Unlike most landscape paintings that capture a scene as-is, Niehues’s maps are a fusion of capturing a scene as-is and a view that’s most beneficial for skiers navigating the slopes.
This fusion "bends" the view of the mountains, as everything in a scene is turned toward the viewer and made to look three-dimensional.
Niehues envisions this perspective and paints it onto paper.
"I translate, which a computer doesn't do," he said. "I feel very strongly that the very best way to do an oblique perspective map is by hand and through our computer, the brain.
Scaling the mountain
Before Niehues bends an image in his mind or makes the first brushstroke, he takes a few steps to become familiar with the area he’ll paint.
First, he’ll have a resort send him plans for the ski area, which include details such as locations of ski lifts.
Then, Niehues visits the area himself, taking pictures of it from the perspective of a skier and from high above in a plane.

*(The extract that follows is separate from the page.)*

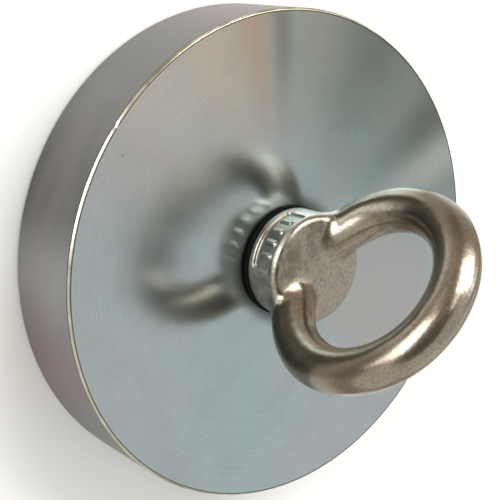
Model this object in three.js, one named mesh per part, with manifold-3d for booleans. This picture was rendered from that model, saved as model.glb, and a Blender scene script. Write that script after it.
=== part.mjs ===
// Magnet fishing magnet: a steel pot with a potted ring magnet, and an M10 eye bolt
// screwed through the pot's base and held by a lock nut in the brass centre bush.
// Millimetres. +Z runs from the holding face (z = 0) up to the eye.
import * as THREE from 'three';
import { mergeVertices } from 'three/addons/utils/BufferGeometryUtils.js';
import Module from 'manifold-3d';

const wasm = await Module();
wasm.setup();

// ---------- driving dimensions ----------
const GAP = 0.1; // between stacked pieces
const POT_R = 45;
const POT_H = 18;
const POT_BASE = 7; // thickness of the pot's closed end
const POT_WALL = 5;
const POT_CHAMFER = 0.9;
const POT_RIM_CHAMFER = 0.5;

const MAGNET_R = 38;
const MAGNET_BORE_R = 15;
const MAGNET_H = 10;
const MAGNET_CHAMFER = 0.5;
const BOND_H = 0.4; // adhesive between the magnet and the pot's base
const SPACER_COUNT = 3;
const SPACER_SIZE = [1.6, 6, 7]; // radial, along the gap, height
const SPACER_CLEAR = 0.3; // to the potting round it
const POTTING_RECESS = 0.4; // how far the potting stays back from the holding face

const BUSH_R = 14;
const BUSH_BORE_R = 12;
const BUSH_CHAMFER = 0.4;

const THREAD_PITCH = 1.5; // M10 coarse
const THREAD_BOLT = { valley: 4.1, crest: 4.95 };
const THREAD_HOLE = { valley: 4.35, crest: 5.2 }; // the space that the tap leaves
const THREAD_FLANKS = { rise: 0.2, crest: 0.5, fall: 0.7 }; // shares of one pitch
const THREAD_STEPS = 20; // facets in one turn
const TAP_BAR_R = 6; // clear of the thread's crests

const WASHER_R = 10;
const WASHER_BORE_R = 5.4;
const WASHER_H = 1.6;
const SPRING_R = 8.8;
const SPRING_BORE_R = 5.3;
const SPRING_H = 2.2;
const SPRING_SLIT = 0.9;
const SLIT_REACH = 8; // long enough to cut right through the washer's section
const SLIT_SLOPE = 0.6; // radians from the washer's axis
const NUT_FLATS = 16;
const NUT_H = 5;
const NUT_CHAMFER = 0.8;
const TRIM_CLEAR = 0.1; // how far a trimming shape stands off the surface that it doesn't cut
const CUT_PAST = 1; // how far a cut runs past the face that it opens

const SEAL_R = 10.1;
const SEAL_BORE_R = 5.3;
const SEAL_H = 0.9;

const COLLAR_R = 9.9;
const COLLAR_H = 7.4; // up to the rim of the top face
const COLLAR_DOME = 0.3; // rise of the top from its edge to its middle
const COLLAR_EDGE = 1.2; // radius of the rounded top edge
const COLLAR_FOOT = 0.4; // chamfer under the collar
const SHANK_END = 1.2; // height of the shank's tip above the holding face
const SHANK_CHAMFER = 1;
const SHANK_ROOT = 1; // how far the thread's bar runs up inside the collar
const RING_MEAN_R = 15.8;
const RING_SECTION_R = 3.9;
const RING_CENTRE = 22.3; // above the pot's top face
const ARM_ANGLE = THREE.MathUtils.degToRad(47); // below the ring's centre, where each arm runs straight
const ARM_RUN = 5; // from there into the collar
const FLASH_PROUD = 0.15; // casting ridge round the ring's mid-plane
const FLASH_W = 0.5;
const PANEL_DEPTH = 0.5;
const PANEL_H = 4.6;
const PANEL_LIFT = 0.5; // above the middle of the collar's straight side
const PANEL_ANGLE = THREE.MathUtils.degToRad(74);
const RIB_COUNT = 4;
const RIB_R = 0.55;
const RIB_LENGTH = 3;
const RIB_BACK = 0.15; // how far the ribs stay inside the collar's round

const WELD = 1e-4; // points closer than this are one point
const BIG = 72; // segments round the pot and the magnet
const MEDIUM = 48;
const SMALL = 32; // round what a tap takes out
const EYE_STEPS = 44;
const EYE_SIDES = 18;
const PANEL_STEPS = 12;
const RIB_SIDES = 10;
const RIB_END_STEPS = 3;
const EDGE_STEPS = 4; // facets in the collar's rounded edge

// ---------- heights worked out from them ----------
const baseUnder = POT_H - POT_BASE;
const magnetTop = baseUnder - BOND_H - 2 * GAP;
const magnetUnder = magnetTop - MAGNET_H;
const bushTop = baseUnder - GAP;
const washerTop = baseUnder - GAP;
const springTop = washerTop - WASHER_H - GAP;
const nutTop = springTop - SPRING_H - GAP;
const nutUnder = nutTop - NUT_H;
const sealUnder = POT_H + GAP;
const collarUnder = sealUnder + SEAL_H + GAP;
const ringZ = POT_H + RING_CENTRE;
const panelZ = collarUnder + (COLLAR_H - COLLAR_EDGE) / 2 + PANEL_LIFT;

// ---------- materials ----------
const metal = (color, roughness) => new THREE.MeshStandardMaterial({ color, roughness, metalness: 1 });
const plain = (color, roughness) => new THREE.MeshStandardMaterial({ color, roughness, metalness: 0 });
const zincSteel = metal('#9aa09a', 0.38);
const nickelIron = metal('#8a8078', 0.22);
const nickelMagnet = metal('#b8b6ae', 0.25);
const brass = metal('#b89b56', 0.35);
const stainless = metal('#a9abac', 0.3);
const springSteel = metal('#6f7173', 0.4);
const epoxy = plain('#1b1c1e', 0.45);
const adhesive = plain('#c9c3ac', 0.5);
const nylon = plain('#e4e1d6', 0.6);
const rubber = plain('#141414', 0.8);

// ---------- solids ----------
function solidOf(geometry, matrix = new THREE.Matrix4()) {
  const closed = geometry.clone().applyMatrix4(matrix);
  closed.deleteAttribute('normal');
  closed.deleteAttribute('uv');
  const merged = mergeVertices(closed, WELD);
  const mesh = new wasm.Mesh({
    numProp: 3,
    vertProperties: Float32Array.from(merged.attributes.position.array),
    triVerts: Uint32Array.from(merged.index.array),
  });
  return new wasm.Manifold(mesh);
}

function geometryOf(solid) {
  const mesh = solid.getMesh();
  const geometry = new THREE.BufferGeometry();
  geometry.setAttribute('position', new THREE.BufferAttribute(mesh.vertProperties, 3));
  geometry.setIndex(new THREE.BufferAttribute(mesh.triVerts, 1));
  geometry.computeVertexNormals();
  return geometry;
}

const shift = (x, y, z) => new THREE.Matrix4().makeTranslation(x, y, z);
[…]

"The aerial photography is really the background for the information that I work with," he said.
He begins at an altitude of about 2,000 feet, taking pictures above the summit and taking panoramic shots from different perspectives.
Next, he drops the plane to altitudes of 500 feet and below, taking detail shots of a mountain from each altitude and, lastly, from the base of the mountain.
"Once I have all these photographs, then I'll put them together and basically work with just laying out the lift configuration first," he said.
"Then I'll refer to all the aerial photography and do a very comprehensive sketch."
The sketch is sent to a client for approval. Once approved, the sketch is transferred to a painting surface.
Then, Niehues applies watercolors.
"I’ll start out with the sky, which is airbrushed, and then move down and airbrush all the surface of the snow," he said.
"Once that's done, then I switch to a brush and start in with the trees and the distance, the horizon. I work that in and work forward and work down."
Once the painting is approved, Niehues scans it, provides final touch-ups and then sends the painting off to the client.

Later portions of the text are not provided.